[Input]
--

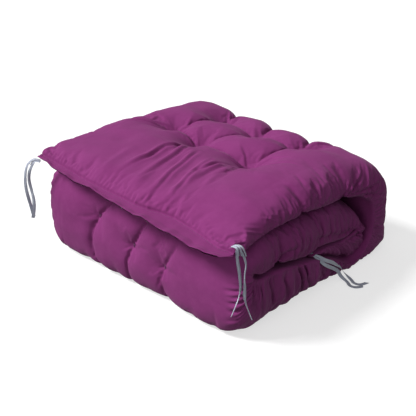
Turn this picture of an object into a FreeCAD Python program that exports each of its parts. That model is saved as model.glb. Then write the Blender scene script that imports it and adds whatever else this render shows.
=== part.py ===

--

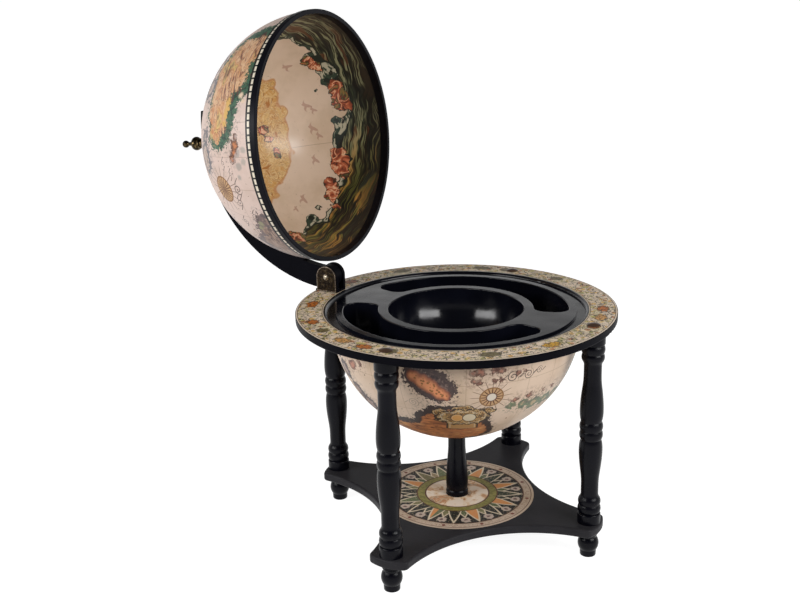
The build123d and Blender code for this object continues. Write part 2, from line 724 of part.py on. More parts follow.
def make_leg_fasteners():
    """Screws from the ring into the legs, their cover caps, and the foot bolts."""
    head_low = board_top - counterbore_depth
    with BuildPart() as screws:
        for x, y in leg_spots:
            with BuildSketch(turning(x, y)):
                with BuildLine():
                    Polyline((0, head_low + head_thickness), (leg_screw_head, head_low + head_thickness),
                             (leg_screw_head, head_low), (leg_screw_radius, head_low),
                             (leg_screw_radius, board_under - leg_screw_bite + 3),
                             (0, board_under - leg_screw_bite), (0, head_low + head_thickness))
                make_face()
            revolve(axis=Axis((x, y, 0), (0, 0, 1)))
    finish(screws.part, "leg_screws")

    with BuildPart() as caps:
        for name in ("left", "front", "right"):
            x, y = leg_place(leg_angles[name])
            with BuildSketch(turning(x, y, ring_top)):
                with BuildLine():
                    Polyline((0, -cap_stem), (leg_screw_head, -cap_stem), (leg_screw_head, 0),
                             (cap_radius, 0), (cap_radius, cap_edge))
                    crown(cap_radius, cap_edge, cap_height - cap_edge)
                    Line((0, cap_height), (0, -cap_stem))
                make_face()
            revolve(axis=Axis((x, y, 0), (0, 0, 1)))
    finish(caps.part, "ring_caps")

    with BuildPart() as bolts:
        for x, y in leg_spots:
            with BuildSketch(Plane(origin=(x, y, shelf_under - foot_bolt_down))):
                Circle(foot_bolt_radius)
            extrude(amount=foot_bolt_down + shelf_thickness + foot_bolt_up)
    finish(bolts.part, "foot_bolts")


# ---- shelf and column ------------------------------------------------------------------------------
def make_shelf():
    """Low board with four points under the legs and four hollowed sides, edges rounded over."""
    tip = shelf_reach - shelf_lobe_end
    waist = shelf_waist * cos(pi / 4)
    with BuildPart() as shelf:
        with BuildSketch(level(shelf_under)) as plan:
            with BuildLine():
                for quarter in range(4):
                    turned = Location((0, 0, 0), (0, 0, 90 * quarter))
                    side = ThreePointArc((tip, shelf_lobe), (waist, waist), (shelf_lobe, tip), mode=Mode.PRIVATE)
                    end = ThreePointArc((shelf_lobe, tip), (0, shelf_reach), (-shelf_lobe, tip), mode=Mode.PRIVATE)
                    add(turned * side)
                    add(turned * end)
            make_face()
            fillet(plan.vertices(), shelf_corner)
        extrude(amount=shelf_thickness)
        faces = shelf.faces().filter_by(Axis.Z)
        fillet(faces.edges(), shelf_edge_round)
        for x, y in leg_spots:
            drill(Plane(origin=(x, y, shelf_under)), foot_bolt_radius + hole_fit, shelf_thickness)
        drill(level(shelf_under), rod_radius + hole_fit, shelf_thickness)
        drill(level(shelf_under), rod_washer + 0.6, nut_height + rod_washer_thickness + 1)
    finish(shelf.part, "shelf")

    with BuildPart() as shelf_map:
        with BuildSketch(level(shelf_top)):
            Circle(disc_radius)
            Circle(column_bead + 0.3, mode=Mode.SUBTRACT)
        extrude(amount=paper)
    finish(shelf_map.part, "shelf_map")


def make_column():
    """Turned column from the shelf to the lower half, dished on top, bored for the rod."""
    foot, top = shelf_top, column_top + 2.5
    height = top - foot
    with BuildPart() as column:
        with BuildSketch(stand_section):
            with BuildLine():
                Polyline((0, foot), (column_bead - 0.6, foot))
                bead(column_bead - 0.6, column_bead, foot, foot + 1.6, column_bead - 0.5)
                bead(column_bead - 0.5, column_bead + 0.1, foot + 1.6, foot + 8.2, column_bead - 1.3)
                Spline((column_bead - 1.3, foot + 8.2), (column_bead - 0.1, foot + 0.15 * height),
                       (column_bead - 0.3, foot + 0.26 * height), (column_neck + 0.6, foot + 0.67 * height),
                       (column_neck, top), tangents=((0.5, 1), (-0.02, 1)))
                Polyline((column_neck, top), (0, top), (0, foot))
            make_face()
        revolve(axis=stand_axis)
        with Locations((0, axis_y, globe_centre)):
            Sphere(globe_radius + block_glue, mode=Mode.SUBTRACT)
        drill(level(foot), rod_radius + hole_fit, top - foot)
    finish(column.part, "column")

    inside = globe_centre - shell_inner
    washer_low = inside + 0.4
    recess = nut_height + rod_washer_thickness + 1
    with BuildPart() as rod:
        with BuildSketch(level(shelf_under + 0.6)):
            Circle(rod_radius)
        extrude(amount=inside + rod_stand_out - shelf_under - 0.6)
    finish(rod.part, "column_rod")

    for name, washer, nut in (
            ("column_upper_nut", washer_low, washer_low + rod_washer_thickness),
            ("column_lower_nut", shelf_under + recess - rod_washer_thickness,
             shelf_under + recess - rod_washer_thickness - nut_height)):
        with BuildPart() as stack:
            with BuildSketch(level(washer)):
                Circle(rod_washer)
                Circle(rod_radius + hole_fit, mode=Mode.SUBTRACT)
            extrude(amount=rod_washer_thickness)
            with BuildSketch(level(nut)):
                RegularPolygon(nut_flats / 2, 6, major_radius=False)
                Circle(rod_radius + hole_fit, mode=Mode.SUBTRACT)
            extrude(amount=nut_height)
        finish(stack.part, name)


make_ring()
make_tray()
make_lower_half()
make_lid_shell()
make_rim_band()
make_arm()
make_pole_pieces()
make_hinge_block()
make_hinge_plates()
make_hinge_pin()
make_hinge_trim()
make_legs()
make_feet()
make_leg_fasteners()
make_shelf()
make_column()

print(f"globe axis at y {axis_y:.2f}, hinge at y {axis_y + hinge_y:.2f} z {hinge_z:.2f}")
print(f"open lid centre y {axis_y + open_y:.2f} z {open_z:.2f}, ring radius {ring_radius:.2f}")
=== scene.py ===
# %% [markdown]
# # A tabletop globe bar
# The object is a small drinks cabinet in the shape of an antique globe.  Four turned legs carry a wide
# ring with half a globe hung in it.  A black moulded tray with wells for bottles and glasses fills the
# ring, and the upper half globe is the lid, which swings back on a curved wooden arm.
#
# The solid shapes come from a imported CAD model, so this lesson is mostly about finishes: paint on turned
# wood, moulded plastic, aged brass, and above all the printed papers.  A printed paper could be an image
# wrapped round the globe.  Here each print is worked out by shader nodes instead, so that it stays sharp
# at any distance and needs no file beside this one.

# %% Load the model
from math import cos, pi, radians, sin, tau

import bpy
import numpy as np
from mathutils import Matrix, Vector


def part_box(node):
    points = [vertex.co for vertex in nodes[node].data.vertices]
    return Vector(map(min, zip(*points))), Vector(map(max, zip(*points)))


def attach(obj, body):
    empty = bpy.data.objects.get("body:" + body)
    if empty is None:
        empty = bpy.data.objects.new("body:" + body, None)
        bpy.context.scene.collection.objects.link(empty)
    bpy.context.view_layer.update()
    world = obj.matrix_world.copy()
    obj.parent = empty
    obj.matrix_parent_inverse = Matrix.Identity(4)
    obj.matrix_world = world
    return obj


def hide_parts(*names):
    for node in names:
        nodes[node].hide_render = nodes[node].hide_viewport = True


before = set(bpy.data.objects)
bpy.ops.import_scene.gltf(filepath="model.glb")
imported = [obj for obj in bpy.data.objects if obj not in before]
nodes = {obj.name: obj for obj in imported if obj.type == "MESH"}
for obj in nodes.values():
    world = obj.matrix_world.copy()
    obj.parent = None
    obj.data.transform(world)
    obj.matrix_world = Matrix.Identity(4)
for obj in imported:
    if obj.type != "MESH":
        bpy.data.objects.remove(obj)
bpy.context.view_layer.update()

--

Filter the entries down to the lines with the word "from" in them.

The build123d and Blender code for this object continues. Write part 2, from line 724 of part.py on. More parts follow.
    """Screws from the ring into the legs, their cover caps, and the foot bolts."""
    """Turned column from the shelf to the lower half, dished on top, bored for the rod."""
# The solid shapes come from a imported CAD model, so this lesson is mostly about finishes: paint on turned
from math import cos, pi, radians, sin, tau
from mathutils import Matrix, Vector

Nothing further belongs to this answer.